▸ Data shown
○ ○ ○ ○ ○

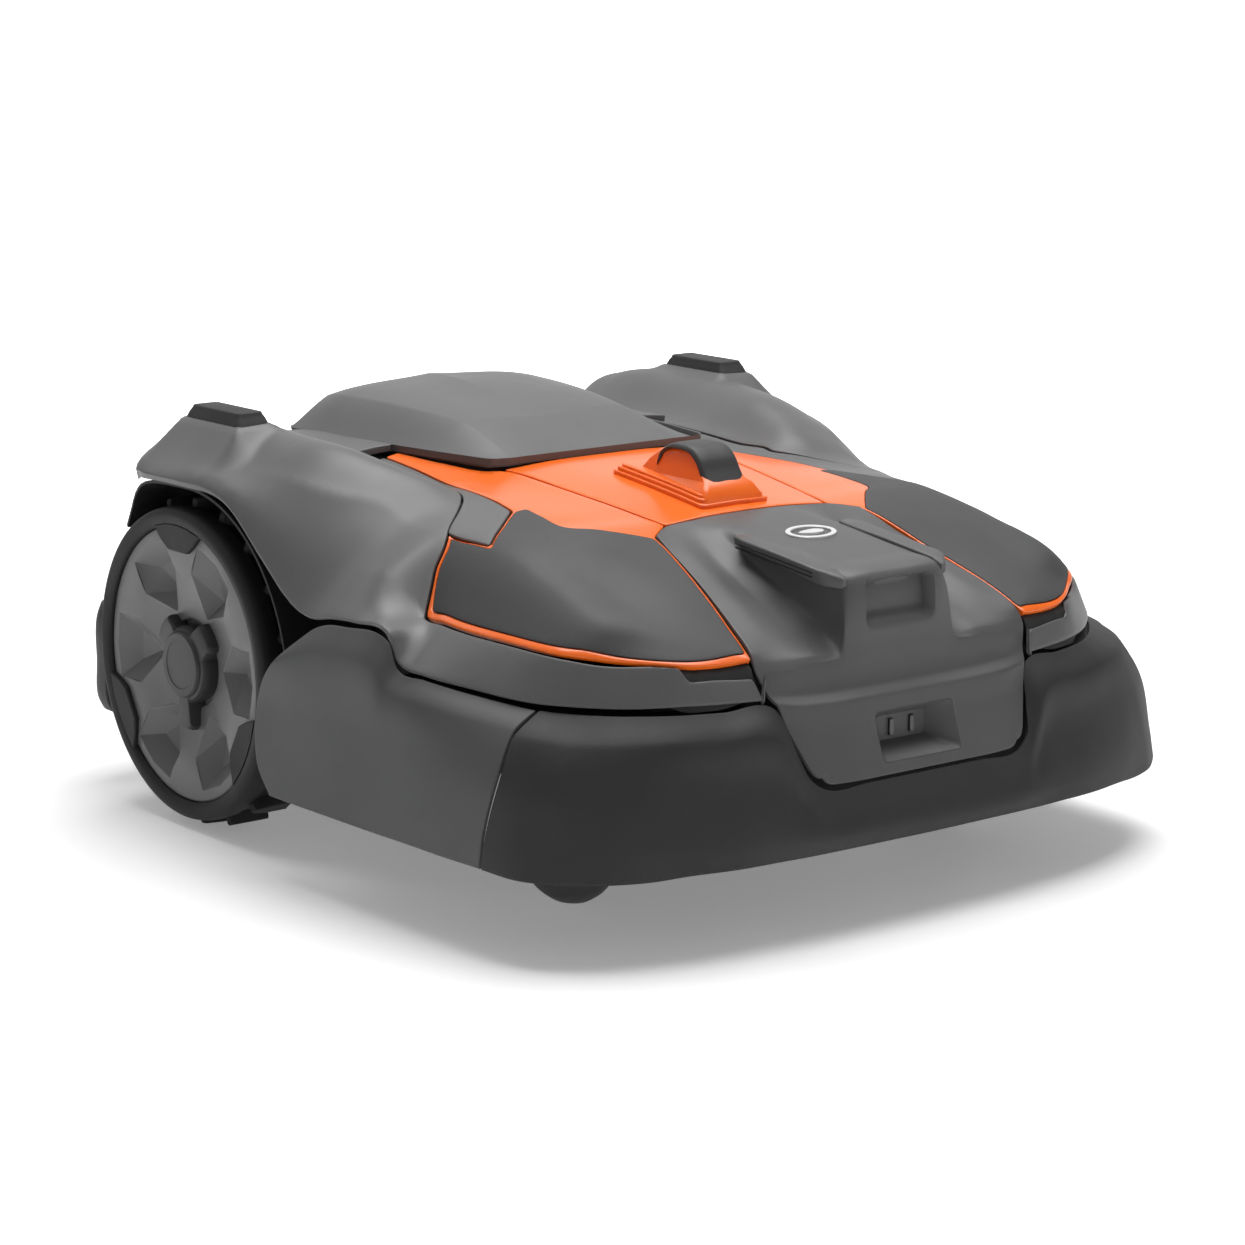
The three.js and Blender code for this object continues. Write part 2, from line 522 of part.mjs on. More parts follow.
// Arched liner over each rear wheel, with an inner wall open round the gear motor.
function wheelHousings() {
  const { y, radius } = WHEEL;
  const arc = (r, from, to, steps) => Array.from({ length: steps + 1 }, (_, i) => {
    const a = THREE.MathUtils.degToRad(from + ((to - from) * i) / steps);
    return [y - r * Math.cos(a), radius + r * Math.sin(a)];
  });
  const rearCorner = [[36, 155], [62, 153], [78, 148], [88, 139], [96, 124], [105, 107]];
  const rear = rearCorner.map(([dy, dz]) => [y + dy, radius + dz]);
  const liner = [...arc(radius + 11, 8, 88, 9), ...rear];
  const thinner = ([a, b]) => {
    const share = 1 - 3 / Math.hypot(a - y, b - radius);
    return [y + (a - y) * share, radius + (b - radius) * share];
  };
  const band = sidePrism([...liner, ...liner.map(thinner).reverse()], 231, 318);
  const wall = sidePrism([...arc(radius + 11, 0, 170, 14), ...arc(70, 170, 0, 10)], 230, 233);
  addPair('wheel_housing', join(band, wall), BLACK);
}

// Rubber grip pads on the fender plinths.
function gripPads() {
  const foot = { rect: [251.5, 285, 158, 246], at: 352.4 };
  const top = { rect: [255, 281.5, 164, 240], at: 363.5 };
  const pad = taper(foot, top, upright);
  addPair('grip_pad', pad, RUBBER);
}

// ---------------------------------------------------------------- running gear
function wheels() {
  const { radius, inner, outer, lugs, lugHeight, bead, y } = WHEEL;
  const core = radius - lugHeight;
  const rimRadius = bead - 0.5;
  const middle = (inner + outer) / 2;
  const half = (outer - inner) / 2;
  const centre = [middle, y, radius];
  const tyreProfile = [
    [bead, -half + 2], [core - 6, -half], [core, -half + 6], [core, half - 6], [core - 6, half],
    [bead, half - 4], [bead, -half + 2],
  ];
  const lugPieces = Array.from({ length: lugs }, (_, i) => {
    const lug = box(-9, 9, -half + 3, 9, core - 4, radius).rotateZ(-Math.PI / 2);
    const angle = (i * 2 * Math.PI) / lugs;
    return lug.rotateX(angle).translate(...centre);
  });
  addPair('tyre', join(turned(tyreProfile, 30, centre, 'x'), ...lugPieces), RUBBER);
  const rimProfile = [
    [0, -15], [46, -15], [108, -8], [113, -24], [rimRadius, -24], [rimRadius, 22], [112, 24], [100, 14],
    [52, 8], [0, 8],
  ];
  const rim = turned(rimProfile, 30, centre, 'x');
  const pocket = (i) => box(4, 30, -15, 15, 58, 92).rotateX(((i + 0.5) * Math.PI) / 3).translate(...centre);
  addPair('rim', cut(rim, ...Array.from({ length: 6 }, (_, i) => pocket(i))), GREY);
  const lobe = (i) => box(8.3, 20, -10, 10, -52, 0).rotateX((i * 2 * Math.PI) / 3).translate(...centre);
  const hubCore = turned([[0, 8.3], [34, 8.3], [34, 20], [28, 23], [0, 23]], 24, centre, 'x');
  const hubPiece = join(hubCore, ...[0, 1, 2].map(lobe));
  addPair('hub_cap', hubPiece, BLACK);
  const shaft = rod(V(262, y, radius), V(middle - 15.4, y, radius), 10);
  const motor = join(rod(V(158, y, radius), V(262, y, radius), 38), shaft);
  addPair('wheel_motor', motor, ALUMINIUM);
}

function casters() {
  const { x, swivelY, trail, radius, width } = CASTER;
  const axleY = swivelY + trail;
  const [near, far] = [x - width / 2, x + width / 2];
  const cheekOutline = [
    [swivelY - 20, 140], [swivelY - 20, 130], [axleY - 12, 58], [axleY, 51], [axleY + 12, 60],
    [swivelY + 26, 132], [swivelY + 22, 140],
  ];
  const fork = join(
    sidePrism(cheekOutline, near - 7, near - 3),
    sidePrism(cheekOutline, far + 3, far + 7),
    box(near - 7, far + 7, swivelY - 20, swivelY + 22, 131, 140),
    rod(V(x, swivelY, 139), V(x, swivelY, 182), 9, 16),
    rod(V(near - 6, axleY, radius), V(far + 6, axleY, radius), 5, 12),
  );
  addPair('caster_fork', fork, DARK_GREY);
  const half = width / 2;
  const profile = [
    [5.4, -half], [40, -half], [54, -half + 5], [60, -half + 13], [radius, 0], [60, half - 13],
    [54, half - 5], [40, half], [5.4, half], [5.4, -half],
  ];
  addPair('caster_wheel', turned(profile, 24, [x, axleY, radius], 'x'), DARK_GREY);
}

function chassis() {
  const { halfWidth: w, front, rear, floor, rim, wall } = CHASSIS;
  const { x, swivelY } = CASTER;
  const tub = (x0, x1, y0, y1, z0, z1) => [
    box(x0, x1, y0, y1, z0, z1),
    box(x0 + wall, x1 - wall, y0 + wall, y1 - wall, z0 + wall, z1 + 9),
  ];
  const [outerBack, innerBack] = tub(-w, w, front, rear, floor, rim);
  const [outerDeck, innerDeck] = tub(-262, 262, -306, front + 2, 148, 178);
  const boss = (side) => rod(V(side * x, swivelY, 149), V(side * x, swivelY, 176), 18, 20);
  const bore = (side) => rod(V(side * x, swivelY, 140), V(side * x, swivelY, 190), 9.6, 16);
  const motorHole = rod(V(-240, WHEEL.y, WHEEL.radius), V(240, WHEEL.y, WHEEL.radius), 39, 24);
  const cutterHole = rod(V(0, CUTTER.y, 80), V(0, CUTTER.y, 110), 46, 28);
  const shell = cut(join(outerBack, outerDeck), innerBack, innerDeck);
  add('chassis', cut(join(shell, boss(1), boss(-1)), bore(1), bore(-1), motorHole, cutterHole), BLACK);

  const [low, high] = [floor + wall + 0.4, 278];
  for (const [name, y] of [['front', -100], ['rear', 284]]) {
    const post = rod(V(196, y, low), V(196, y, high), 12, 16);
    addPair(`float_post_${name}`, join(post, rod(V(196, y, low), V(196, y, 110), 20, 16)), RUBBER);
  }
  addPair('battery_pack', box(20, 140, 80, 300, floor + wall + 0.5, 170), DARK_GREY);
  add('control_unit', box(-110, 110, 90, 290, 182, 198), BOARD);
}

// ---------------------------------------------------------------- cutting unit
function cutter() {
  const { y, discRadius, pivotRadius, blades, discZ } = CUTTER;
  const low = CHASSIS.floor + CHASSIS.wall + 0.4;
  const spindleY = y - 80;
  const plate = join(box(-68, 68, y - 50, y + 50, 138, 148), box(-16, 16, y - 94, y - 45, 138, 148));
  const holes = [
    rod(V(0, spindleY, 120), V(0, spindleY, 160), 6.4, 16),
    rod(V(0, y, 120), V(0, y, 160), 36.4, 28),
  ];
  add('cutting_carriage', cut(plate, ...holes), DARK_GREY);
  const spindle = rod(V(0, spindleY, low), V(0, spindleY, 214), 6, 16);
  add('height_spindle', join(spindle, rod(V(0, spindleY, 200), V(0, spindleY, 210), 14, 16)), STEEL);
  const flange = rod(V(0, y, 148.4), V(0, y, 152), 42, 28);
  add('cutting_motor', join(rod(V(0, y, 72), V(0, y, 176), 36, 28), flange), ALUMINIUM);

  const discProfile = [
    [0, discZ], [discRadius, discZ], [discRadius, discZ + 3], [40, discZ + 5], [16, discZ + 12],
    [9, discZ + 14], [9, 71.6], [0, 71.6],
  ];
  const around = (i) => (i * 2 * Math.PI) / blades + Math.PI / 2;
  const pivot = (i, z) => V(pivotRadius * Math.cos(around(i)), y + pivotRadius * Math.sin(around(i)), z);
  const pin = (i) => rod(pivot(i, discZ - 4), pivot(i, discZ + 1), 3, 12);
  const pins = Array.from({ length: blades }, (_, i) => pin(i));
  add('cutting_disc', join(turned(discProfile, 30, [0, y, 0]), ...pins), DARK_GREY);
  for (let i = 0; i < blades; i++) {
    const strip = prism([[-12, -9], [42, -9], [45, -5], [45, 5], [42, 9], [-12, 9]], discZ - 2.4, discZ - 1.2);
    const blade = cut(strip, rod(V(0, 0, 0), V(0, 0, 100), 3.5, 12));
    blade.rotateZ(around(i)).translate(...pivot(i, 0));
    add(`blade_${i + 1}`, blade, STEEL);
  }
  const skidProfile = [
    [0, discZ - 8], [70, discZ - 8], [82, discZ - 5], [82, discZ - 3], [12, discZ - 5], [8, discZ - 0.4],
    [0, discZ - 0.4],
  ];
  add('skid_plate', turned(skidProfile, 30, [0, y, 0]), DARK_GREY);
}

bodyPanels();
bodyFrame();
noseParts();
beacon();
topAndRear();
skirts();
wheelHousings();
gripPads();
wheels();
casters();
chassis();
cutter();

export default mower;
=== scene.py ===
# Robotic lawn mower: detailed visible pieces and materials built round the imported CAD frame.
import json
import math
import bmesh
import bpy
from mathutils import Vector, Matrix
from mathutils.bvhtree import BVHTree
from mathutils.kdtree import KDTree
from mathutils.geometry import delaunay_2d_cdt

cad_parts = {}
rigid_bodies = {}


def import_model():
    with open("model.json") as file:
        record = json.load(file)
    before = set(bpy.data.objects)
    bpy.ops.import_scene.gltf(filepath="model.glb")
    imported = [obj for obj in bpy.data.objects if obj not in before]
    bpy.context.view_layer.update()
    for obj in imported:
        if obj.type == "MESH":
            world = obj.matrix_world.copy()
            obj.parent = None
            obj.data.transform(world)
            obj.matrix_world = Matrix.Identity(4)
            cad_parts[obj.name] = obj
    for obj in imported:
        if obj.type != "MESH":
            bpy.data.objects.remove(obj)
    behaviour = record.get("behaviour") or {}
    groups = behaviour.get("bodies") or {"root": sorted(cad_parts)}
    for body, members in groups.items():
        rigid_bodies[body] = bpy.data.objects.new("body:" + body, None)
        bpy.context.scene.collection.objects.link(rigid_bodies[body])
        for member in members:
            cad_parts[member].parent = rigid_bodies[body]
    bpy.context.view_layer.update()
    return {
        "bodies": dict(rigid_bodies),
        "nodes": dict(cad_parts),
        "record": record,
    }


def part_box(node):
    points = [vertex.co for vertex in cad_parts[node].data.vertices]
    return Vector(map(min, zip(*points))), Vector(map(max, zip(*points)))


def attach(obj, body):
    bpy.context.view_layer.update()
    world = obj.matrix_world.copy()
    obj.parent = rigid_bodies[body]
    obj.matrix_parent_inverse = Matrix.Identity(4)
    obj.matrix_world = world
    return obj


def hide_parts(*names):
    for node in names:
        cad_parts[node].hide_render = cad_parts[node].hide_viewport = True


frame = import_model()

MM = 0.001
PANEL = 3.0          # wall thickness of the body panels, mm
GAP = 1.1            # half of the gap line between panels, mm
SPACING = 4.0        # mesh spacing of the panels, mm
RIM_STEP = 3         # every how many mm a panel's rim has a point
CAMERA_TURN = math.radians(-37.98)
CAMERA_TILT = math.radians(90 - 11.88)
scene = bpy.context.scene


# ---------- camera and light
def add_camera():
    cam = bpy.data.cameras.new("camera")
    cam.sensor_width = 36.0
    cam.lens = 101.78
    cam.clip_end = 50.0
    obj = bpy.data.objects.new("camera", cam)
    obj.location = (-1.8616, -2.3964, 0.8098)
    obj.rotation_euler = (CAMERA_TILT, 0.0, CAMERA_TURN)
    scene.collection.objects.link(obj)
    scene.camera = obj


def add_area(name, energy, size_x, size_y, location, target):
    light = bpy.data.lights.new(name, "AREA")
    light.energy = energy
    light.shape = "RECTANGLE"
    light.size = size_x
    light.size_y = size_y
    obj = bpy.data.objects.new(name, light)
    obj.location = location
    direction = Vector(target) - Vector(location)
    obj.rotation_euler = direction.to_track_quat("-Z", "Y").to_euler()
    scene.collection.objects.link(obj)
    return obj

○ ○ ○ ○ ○

Reproduce verbatim only the segment of the listing bounded by the line containing "bodyPanels();" and the line containing "obj.parent = None", with both boundary lines included.

▸ Answer for this exercise
bodyPanels();
bodyFrame();
noseParts();
beacon();
topAndRear();
skirts();
wheelHousings();
gripPads();
wheels();
casters();
chassis();
cutter();

export default mower;
=== scene.py ===
# Robotic lawn mower: detailed visible pieces and materials built round the imported CAD frame.
import json
import math
import bmesh
import bpy
from mathutils import Vector, Matrix
from mathutils.bvhtree import BVHTree
from mathutils.kdtree import KDTree
from mathutils.geometry import delaunay_2d_cdt

cad_parts = {}
rigid_bodies = {}


def import_model():
    with open("model.json") as file:
        record = json.load(file)
    before = set(bpy.data.objects)
    bpy.ops.import_scene.gltf(filepath="model.glb")
    imported = [obj for obj in bpy.data.objects if obj not in before]
    bpy.context.view_layer.update()
    for obj in imported:
        if obj.type == "MESH":
            world = obj.matrix_world.copy()
            obj.parent = None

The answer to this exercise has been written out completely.